You may be thinking, Kenton Cool isn’t one of the world’s leading Everest historians; he’s a mountain guide. This may be true, but he is a very entertaining speaker, and you could argue that there is no one in the world better qualified to present a history of Everest live on stage.
He proceeded to romp through the subject in hyperactive fashion, starting with the geology of how Everest and the Himalayas were formed. He moved on to the discovery and naming of Everest in the 19th century by the British Survey of India, before covering the pioneering expeditions to climb it in the 1920s and 30s.

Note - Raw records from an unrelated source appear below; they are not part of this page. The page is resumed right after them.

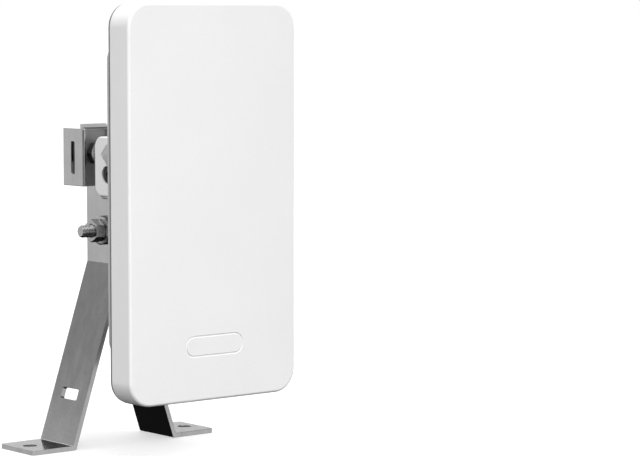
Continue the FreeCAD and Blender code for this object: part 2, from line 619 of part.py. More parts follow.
def ground_terminal():
    place = V(GROUND_X, SEAM_Y, SCREW_Z[0])
    washer = ring(9.0, 3.4, place, Y_AXIS, 0.8)
    save("ground_washer", washer)
    save("ground_screw", pan_screw(place + Y_AXIS * 0.8, Y_AXIS, 6.8, 3.4, 6.5))


def vent_plug():
    """Breather in the bay's roof."""
    place = V(VENT_X, BOARD_Y[1] + JACK_MOUTH_UP, TUB_Z[0])
    cap = rod(8.6, place, Z_AXIS * -1, 1.8)
    cap = cap.makeFillet(0.6, edges_on_plane(cap, "z", TUB_Z[0] - 1.8))
    stem = rod(6.0, place, Z_AXIS, WALL + 0.6)
    bore = rod(1.6, place - Z_AXIS * 3, Z_AXIS, 8)
    save("vent_plug", cap.fuse(stem).cut(bore).removeSplitter())


def label_plate():
    y = (BACK_Y, BACK_Y + 0.3)
    save("label_plate", rounded_plate(27.0, (113.0, 147.0), y, 2.0))


# ---- inside the panel
def main_board():
    board = box((-BOARD_HALF_X, BOARD_HALF_X), BOARD_Y, BOARD_Z)
    holes = [rod(3.2, V(x, BOARD_Y[0] - 1, z), Y_AXIS, 4) for x, z in board_screw_places()]
    save("main_board", board.cut(holes))


def board_screw_places():
    inset = 5.0
    xs = (-BOARD_HALF_X + inset, BOARD_HALF_X - inset)
    return [(x, z) for x in xs for z in (BOARD_Z[0] + 26.0, BOARD_Z[1] - inset)]


def board_fixings():
    """Spacers between the reflector and the board, and the screws through them."""
    spacers = []
    screws = []
    for x, z in board_screw_places():
        start = V(x, REFLECTOR_Y[1], z)
        spacers.append(ring(6.0, 3.0, start, Y_AXIS, BOARD_Y[0] - REFLECTOR_Y[1]))
        screws.append(pan_screw(V(x, BOARD_Y[1], z), Y_AXIS, 5.6, 3.0, BOARD_Y[1] - REFLECTOR_Y[0]))
    save("board_spacers", *spacers)
    save("board_screws", *screws)


def shield_cans():
    cans = []
    for x, z, w, h in ((-16.0, 150.0, 30.0, 34.0), (20.0, 156.0, 26.0, 26.0)):
        can = box((x - w / 2, x + w / 2), (BOARD_Y[1], BOARD_Y[1] + 3.4), (z - h / 2, z + h / 2))
        cans.append(can.makeFillet(0.6, edges_on_plane(can, "y", BOARD_Y[1] + 3.4)))
    save("shield_cans", *cans)


def ethernet_jacks():
    jacks = []
    bottom = TUB_Z[0] + WALL + SEAL_T
    for x in JACK_X:
        body_x = (x - JACK[0] / 2, x + JACK[0] / 2)
        body = box(body_x, (BOARD_Y[1], BOARD_Y[1] + JACK[1]), (bottom, bottom + JACK[2]))
        mid_y = BOARD_Y[1] + JACK_MOUTH_UP
        mouth_x = (x - JACK_MOUTH[0] / 2, x + JACK_MOUTH[0] / 2)
        mouth_y = (mid_y - JACK_MOUTH[1] / 2, mid_y + JACK_MOUTH[1] / 2)
        mouth = box(mouth_x, mouth_y, (bottom - 1, bottom + JACK_MOUTH[2]))
        jacks.append(body.cut(mouth))
    save("ethernet_jacks", *jacks)


def jack_contacts():
    """Gold springs that cross each jack's mouth."""
    springs = []
    bottom = TUB_Z[0] + WALL + SEAL_T
    pitch = 1.02
    for x in JACK_X:
        for number in range(8):
            spring_x = x + (number - 3.5) * pitch
            low_y = BOARD_Y[1] + JACK_MOUTH_UP - JACK_MOUTH[1] / 2
            strip_x = (spring_x - 0.2, spring_x + 0.2)
            springs.append(box(strip_x, (low_y, low_y + 0.5), (bottom + 3.0, bottom + JACK_MOUTH[2])))
    save("jack_contacts", *springs)


def port_seals():
    """Rubber frames between the jacks and the bay's roof."""
    seals = []
    low = TUB_Z[0] + WALL
    for x in JACK_X:
        mid_y = BOARD_Y[1] + JACK_MOUTH_UP
        outer = box((x - 7.6, x + 7.6), (mid_y - 5.4, mid_y + 5.0), (low, low + SEAL_T))
        inner = box((x - 6.2, x + 6.2), (mid_y - 4.1, mid_y + 4.1), (low - 1, low + 2))
        seals.append(outer.cut(inner))
    save("port_seals", *seals)


def reset_parts():
    """Plunger in the bay's roof and the switch that it presses."""
    y = BOARD_Y[1] + JACK_MOUTH_UP
    foot = TUB_Z[0] - 0.8
    top = TUB_Z[0] + WALL + 1.4
    plunger = rod(BUTTON_D, V(BUTTON_X, y, foot), Z_AXIS, top - foot)
    plunger = plunger.makeFillet(0.5, edges_on_plane(plunger, "z", foot))
    collar = rod(BUTTON_D + 1.6, V(BUTTON_X, y, TUB_Z[0] + WALL + 0.3), Z_AXIS, 1.1)
    save("reset_button", plunger.fuse(collar).removeSplitter())
    switch_z = top + BUTTON_TRAVEL + 0.1
    switch_y = (BOARD_Y[1], BOARD_Y[1] + 9.0)
    switch = box((BUTTON_X - 3, BUTTON_X + 3), switch_y, (switch_z, switch_z + 4))
    save("reset_switch", switch.makeFillet(0.4, edges_on_plane(switch, "y", switch_y[1])))


def light_pipes():
    pipes = []
    for x in LIGHT_X:
        pipe = rod(LIGHT_D, V(x, BOARD_Y[1] + 1.2, LIGHT_Z), Y_AXIS, BACK_Y + 0.2 - BOARD_Y[1] - 1.2)
        pipes.append(pipe.makeFillet(0.6, edges_on_plane(pipe, "y", BACK_Y + 0.2)))
    save("light_pipes", *pipes)


def reflector():
    plate = rounded_plate(REFLECTOR_HALF_X, REFLECTOR_Z, REFLECTOR_Y, 4.0)
    holes = [rod(3.2, V(x, REFLECTOR_Y[0] - 1, z), Y_AXIS, 4) for x, z in board_screw_places()]
    save("antenna_reflector", plate.cut(holes))


def antenna():
    board = rounded_plate(ANTENNA_HALF_X, ANTENNA_Z, ANTENNA_Y, 3.0)
    save("antenna_board", board)
    patches = []
    for x in PATCH_COLUMNS:
        for z in PATCH_ROWS:
            half = PATCH / 2
            y = (ANTENNA_Y[0] - PATCH_T, ANTENNA_Y[0])
            patches.append(box((x - half, x + half), y, (z - half, z + half)))
    save("antenna_patches", *patches)
    posts = []
    for x in (-ANTENNA_HALF_X + 5, ANTENNA_HALF_X - 5):
        for z in (ANTENNA_Z[0] + 5, (ANTENNA_Z[0] + ANTENNA_Z[1]) / 2, ANTENNA_Z[1] - 5):
            start = V(x, ANTENNA_Y[1], z)
            posts.append(rod(SPACER_D, start, Y_AXIS, REFLECTOR_Y[0] - ANTENNA_Y[1]))
    save("antenna_spacers", *posts)


def main():
    os.makedirs("parts", exist_ok=True)
    legs()
    leg_fasteners()
    clamp_channel()
    swivel_bolt()
    swivel_stack()
    knuckle()
    pivot_fasteners()
    clamp_fasteners()
    tilt_arm()
    arm_screws()
    front_cover()
    rear_cover()
    cover_gasket()
    cover_screws()
    ground_terminal()
    vent_plug()
    label_plate()
    main_board()
    board_fixings()
    shield_cans()
    ethernet_jacks()
    jack_contacts()
    port_seals()
    reset_parts()
    light_pipes()
    reflector()
    antenna()


main()
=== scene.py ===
"""The looks of an outdoor wireless bridge: moulded panel, plated bracket, cut threads and studio light."""
import json
import math

import bmesh
import bpy
from mathutils import Matrix, Vector


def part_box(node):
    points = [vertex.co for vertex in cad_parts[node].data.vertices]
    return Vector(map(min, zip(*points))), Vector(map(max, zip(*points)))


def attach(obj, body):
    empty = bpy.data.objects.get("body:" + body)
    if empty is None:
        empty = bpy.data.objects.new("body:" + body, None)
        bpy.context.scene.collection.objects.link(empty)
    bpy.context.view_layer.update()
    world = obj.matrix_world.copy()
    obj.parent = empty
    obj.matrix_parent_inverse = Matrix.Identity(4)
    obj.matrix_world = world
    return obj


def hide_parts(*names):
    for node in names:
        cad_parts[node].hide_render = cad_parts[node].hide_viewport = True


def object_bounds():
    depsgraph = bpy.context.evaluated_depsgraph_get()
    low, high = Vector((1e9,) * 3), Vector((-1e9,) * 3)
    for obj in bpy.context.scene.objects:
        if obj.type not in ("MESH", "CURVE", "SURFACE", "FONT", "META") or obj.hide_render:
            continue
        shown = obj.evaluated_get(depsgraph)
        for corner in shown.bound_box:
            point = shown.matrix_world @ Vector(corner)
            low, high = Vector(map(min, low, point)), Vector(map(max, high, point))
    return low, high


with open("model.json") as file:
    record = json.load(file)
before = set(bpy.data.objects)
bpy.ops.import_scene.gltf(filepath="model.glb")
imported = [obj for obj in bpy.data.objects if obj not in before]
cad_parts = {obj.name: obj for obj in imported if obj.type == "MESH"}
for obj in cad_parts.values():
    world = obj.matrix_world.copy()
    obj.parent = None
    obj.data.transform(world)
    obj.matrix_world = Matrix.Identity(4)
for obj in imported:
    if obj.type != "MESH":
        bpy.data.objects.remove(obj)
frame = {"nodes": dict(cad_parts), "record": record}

CAD_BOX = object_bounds()
MM = 0.001
TAU = math.tau

# Metric hardware: thread diameter, pitch, width across the flats, and across a button head's socket.
M8 = {"d": 8.0 * MM, "pitch": 1.25 * MM, "flats": 13.0 * MM, "socket": 5.0 * MM}
M6 = {"d": 6.0 * MM, "pitch": 1.0 * MM, "flats": 10.0 * MM}
M5 = {"d": 5.0 * MM, "pitch": 0.8 * MM, "flats": 8.0 * MM, "socket": 3.0 * MM}


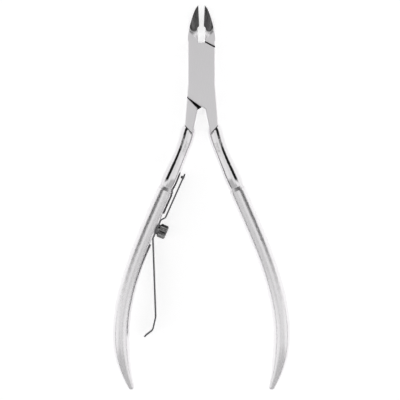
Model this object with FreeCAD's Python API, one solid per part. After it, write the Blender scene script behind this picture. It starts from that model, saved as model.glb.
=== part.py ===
import FreeCAD, Part
import math
import os
from FreeCAD import Vector

# Cuticle nipper with a lap joint, lying on its back: Z = 0 is the back face of the joint,
# +Y runs from the pivot to the cutting tips, and the pivot axis is the Z axis.
# Every length is in millimetres and every angle in degrees.

# Joint
joint_thickness = 6.0       # both levers together, back face to front face
joint_width = 8.14          # across the flat cheeks at the pivot
joint_flare = 1.0           # how much further out each side stands at the end of the shank flat
flare_from = 3.6            # below the pivot, where the sides start to spread
shank_flat_reach = 16.1     # pivot to the outer end of the flat on each shank
shank_end_slope = 1.9       # run of the slope that leads from the flat down to the round shank
lap_gap = 0.04              # between the two half-thick cheeks
edge_break = 0.25           # bevel along the edges of the flat faces
opening_angle = 5.4         # between jaws shut and jaws fully open

# Slots between the levers, measured with the nipper fully open
jaw_slot_reach = 8.9        # pivot to the inner end of the slot under a jaw
jaw_slot_inner = 0.9        # that inner end, off the centre line
jaw_slot_fall = 28.0        # fall of that slot towards the outside
jaw_slot_width = 0.4
jaw_overlap = 1.0           # how far the flat plates run up inside the jaw
stop_reach = 7.4            # pivot to the outer corner where the opening stop meets
stop_gap = 0.22             # left between the stop faces when fully open
cheek_end_fall = 35.5       # fall of the cheek's lower end, outside to inside
shoulder_fall = 46.0        # fall of the shank shoulder that it stops on
crotch_half_width = 1.2     # centre line to the inner side of a shank at the crotch
crotch_reach = 11.1

# Jaws
jaw_reach = 20.4            # pivot to cutting tip
cutting_edge = 6.5          # length of each cutting edge
edge_gap = 0.03             # left between the cutting edges when shut
jaw_side_reach = 12.0       # pivot to where the outer curve of the jaw begins
bevel_reach = 10.0          # pivot to where the ground outer bevel begins
bevel_tip_reach = 15.6      # pivot to where that bevel meets the cutting edge line
belt_height = 0.6           # band of the jaw's outer side left square to the faces
relief_depth = 0.55         # how far the inner side steps back behind the cutting edge
hollow_radius = 4.0         # hollow grinding of the blade faces
hollow_offset = 0.6         # grinding axis past the cutting edge
edge_land = 0.1             # half thickness left at the cutting edge
hollow_reach = 12.4         # pivot to where the hollow starts to run out
hollow_run_out = 3.5        # length over which it climbs to the flat face

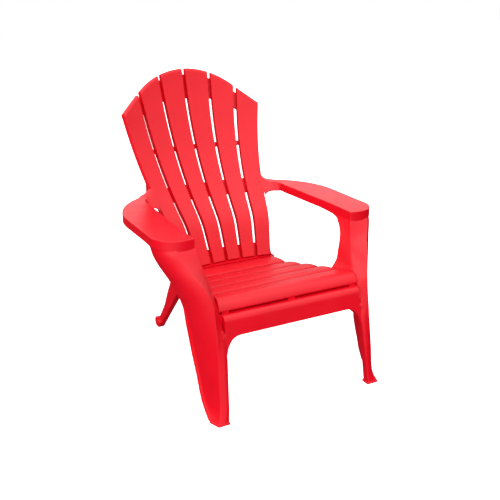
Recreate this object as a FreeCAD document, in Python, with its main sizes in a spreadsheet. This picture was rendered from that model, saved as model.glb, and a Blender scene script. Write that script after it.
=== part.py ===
import FreeCAD, Part
import Sketcher
import math
import os

# A stackable resin adirondack chair, moulded in one piece, in millimetres.
# X runs across the chair, +X on the sitter's left. Y runs from the front feet to the back. Z runs up.
# The moulding is divided into its own members: slats, webs, rails, arms, legs and foot pads.
# Every member is thin-walled, and members touch face to face where the moulding runs on.

Vector = FreeCAD.Vector
X_AXIS = Vector(1, 0, 0)
Z_AXIS = Vector(0, 0, 1)
doc = FreeCAD.newDocument("adirondack_chair")
sheet = doc.addObject("Spreadsheet::Sheet", "dims")

# name, value: lengths in mm, angles in degrees, tapers in mm per mm
DIMENSIONS = [
    ("centre_depth", 429.2),      # the middle of the chair, behind the front of its feet
    ("wall", 4),
    ("back_start_depth", 503),    # where the back's front surface starts
    ("back_start_height", 290),
    ("back_straight", 121.8),     # its straight stretch above the seat
    ("back_recline", 23.8),
    ("lumbar_radius", 175),       # above that it bends further back
    ("lumbar_recline", 46.7),
    ("back_roll_radius", 829),    # and then it rolls towards upright
    ("back_hollow", 0.00063),     # it wraps forward by this times the square of x
    ("slat_depth", 20),
    ("slat_gap", 13),
    ("slat_bottom", 303),
    ("slat_pitch", 56.2),         # at the slats' bottom
    ("slat_spread", 0.0564),      # growth of the pitch along the slats
    ("crown_height", 928),
    ("crown_radius", 278),
    ("crown_sweep", 38.7),        # where the arc runs into straight shoulders
    ("crest_height", 820),        # lower edge of the web behind the crown, in the middle
    ("crest_half_width", 205),
    ("crest_drop", 70),           # how far its lower edge drops at the sides
    ("back_half_width", 165),     # at the slats' bottom
    ("back_spread", 0.1605),      # its growth along the slats
    ("seat_half_width", 233),
    ("seat_width_depth", 110),    # depth where seat_half_width is measured
    ("seat_taper", 0.172),
    ("seat_slat_width", 75),
    ("seat_slat_depth", 16),
    ("seat_slat_crown", 150),     # radius of a seat slat's top
    ("front_roll", 42),           # radius of the waterfall edge
    ("front_roll_inside", 38),
    ("apron_half_width", 236),
    ("apron_half_arch", 187),
    ("arch_radius", 52),
    ("apron_shoulder", 20),
    ("apron_shoulder_inside", 16),
    ("rail_thickness", 4.5),
    ("rib_offset", 82),
    ("arm_height", 530),
    ("arm_rim", 28),
    ("front_pad", 8),
    ("heel_radius", 20),
    ("heel_inner_side", 162),
    ("heel_width", 26),
    ("pad_flare", 18),
    ("tab_width", 22),
    ("lug_width", 9),
    ("lug_height", 26),
]
for row, (name, value) in enumerate(DIMENSIONS, start=1):
    sheet.set("A%d" % row, name)
    sheet.set("B%d" % row, str(value))
    sheet.setAlias("B%d" % row, name)
doc.recompute()


def size(name):
    return float(sheet.get(name))


WALL = size("wall")
SIDES = (("left", 1), ("right", -1))
nodes = []


def spot(x, y, z):
    """A point of the chair. y is counted from the front of the feet."""
    return Vector(x, y - size("centre_depth"), z)


def keep(item, label):
    item.Label = label
    nodes.append(item)
    return item


def free_form(label, shape):
    """A member with a shape that sketches and primitives don't give."""
    item = doc.addObject("Part::Feature", label)
    item.Shape = shape
    item.Placement = FreeCAD.Placement()
    return keep(item, label)


def on_side(shape, side):
    if side > 0:
        return shape
    return shape.mirror(Vector(0, 0, 0), X_AXIS)


# ---- sketches whose corners are sums of sheet values ----

def number(terms):
    return sum(factor * size(name) for factor, name in terms)


def formula(terms):
    return " + ".join("%.6f * dims.%s" % (factor, name) for factor, name in terms)


def plain(value):
    """A length that follows the wall and no other dimension."""
    return [(value / WALL, "wall")]


RIGHT = 1
LEFT = -1


def arc_middle(start, end, radius, bulge):
    """The middle of an arc that bulges to one side of the way from start to end."""
    chord = end - start
    sag = radius - math.sqrt(radius * radius - chord.Length ** 2 / 4)
    right = Vector(chord.y, -chord.x, 0).normalize()
    return (start + end) * 0.5 + right * (sag * bulge)


def outline(body, name, plane, corners, arcs=None):
    """A closed, fully constrained sketch. arcs gives radius and bulge of the arc that leaves a corner."""
    arcs = arcs or {}
    sketch = body.newObject("Sketcher::SketchObject", name)
    support = next(f for f in body.Origin.OriginFeatures if f.Role == plane)
    sketch.AttachmentSupport = [(support, "")]
    sketch.MapMode = "FlatFace"
    points = [Vector(number(x), number(y), 0) for x, y in corners]
    starts = []
    for index, start in enumerate(points):
        end = points[(index + 1) % len(points)]
        place = 1
        if index in arcs:
            radius, bulge = arcs[index]
            middle = arc_middle(start, end, size(radius), bulge)
            edge = sketch.addGeometry(Part.ArcOfCircle(start, middle, end))
            if (sketch.getPoint(edge, 1) - start).Length > (sketch.getPoint(edge, 2) - start).Length:
                place = 2
            bend = sketch.addConstraint(Sketcher.Constraint("Radius", edge, size(radius)))
            sketch.setExpression("Constraints[%d]" % bend, "dims.%s" % radius)
        else:
            edge = sketch.addGeometry(Part.LineSegment(start, end))
        starts.append((edge, place))
    for index, (edge, place) in enumerate(starts):
        next_edge, next_place = starts[(index + 1) % len(starts)]
        sketch.addConstraint(Sketcher.Constraint("Coincident", edge, 3 - place, next_edge, next_place))
        for kind, terms in zip(("DistanceX", "DistanceY"), corners[index]):
            held = sketch.addConstraint(Sketcher.Constraint(kind, -1, 1, edge, place, number(terms)))
            sketch.setExpression("Constraints[%d]" % held, formula(terms))
    return sketch


def body_named(label, position, axis=X_AXIS, angle=0):
    body = doc.addObject("PartDesign::Body", label)
    body.Placement = FreeCAD.Placement(position, FreeCAD.Rotation(axis, angle))
    return keep(body, label)


def pad(body, sketch, terms, side_type="One side", backwards=False):
    feature = body.newObject("PartDesign::Pad", "Pad")
    feature.Profile = sketch
    feature.setExpression("Length", formula(terms))
    feature.SideType = side_type
    feature.Reversed = backwards
    return feature


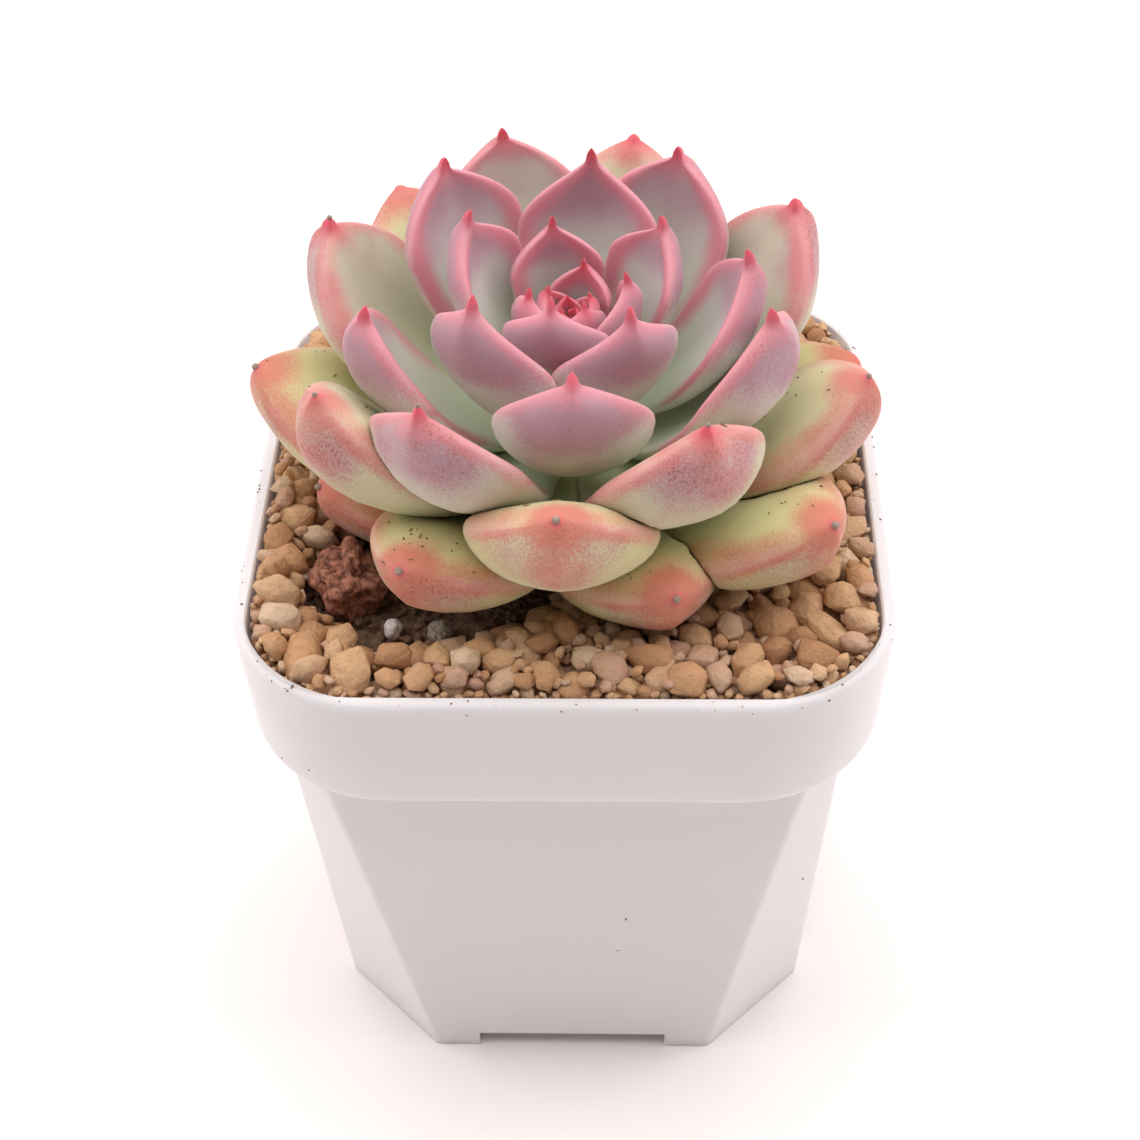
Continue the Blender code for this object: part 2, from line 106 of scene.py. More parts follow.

There were times when he was forgetful. He could have done with a prompter and sometimes had to sift though the wad of notes that he clutched in his hand to check a name or a date. But I wasn’t fact checking. There were a few pauses while he tried to remember something; the odd mistake when he got it wrong. For example, he recommended that we read The Great Game by John Hopkinson (I’m pretty sure he meant by Peter Hopkirk, a great book). At one point he even briefly forgot the name Edmund Hillary, surprising for a man who has climbed the Hillary Step 16 times. But these minor slips weren’t really important. I can understand them anyway; I have mental blocks myself from time to time and I haven’t been to extreme altitude anything like as much as he has.
We came here for entertainment and to learn a little for good measure, not the other way round. And the story was in general historically accurate (with one notable exception). About 10 minutes in, Edita whisperered to me ‘he’s like a stand-up comedian’. I agree with this assessment. He is a jovial, enthusiastic character who cracks jokes, jumps around and waves his arms a lot. Occasionally his voice shot up an octave or two in the manner of Barry Gibb, like when he said George Mallory’s enormous ice axe looked more like a pole vault pole.
His subject matter was maybe a little dry for this sort of performance, but he made the most of it. His jokes were greeted with silence to begin with, though there was one notable audience reaction, a loud groan, when he made one about Andrew Waugh, the Surveyor General who first announced the height of Everest.
‘It was 29,002 feet,’ he said, ‘so you could say that Andrew Waugh was the first man to put two feet on the summit of Everest.’
There were more laughs in the second half after we’d warmed up a bit and had more beer. Kenton was by now hitting his stride. He took his shirt off for the second half (it’s OK, ladies, he had a tee-shirt underneath) and strode around the stage a bit more.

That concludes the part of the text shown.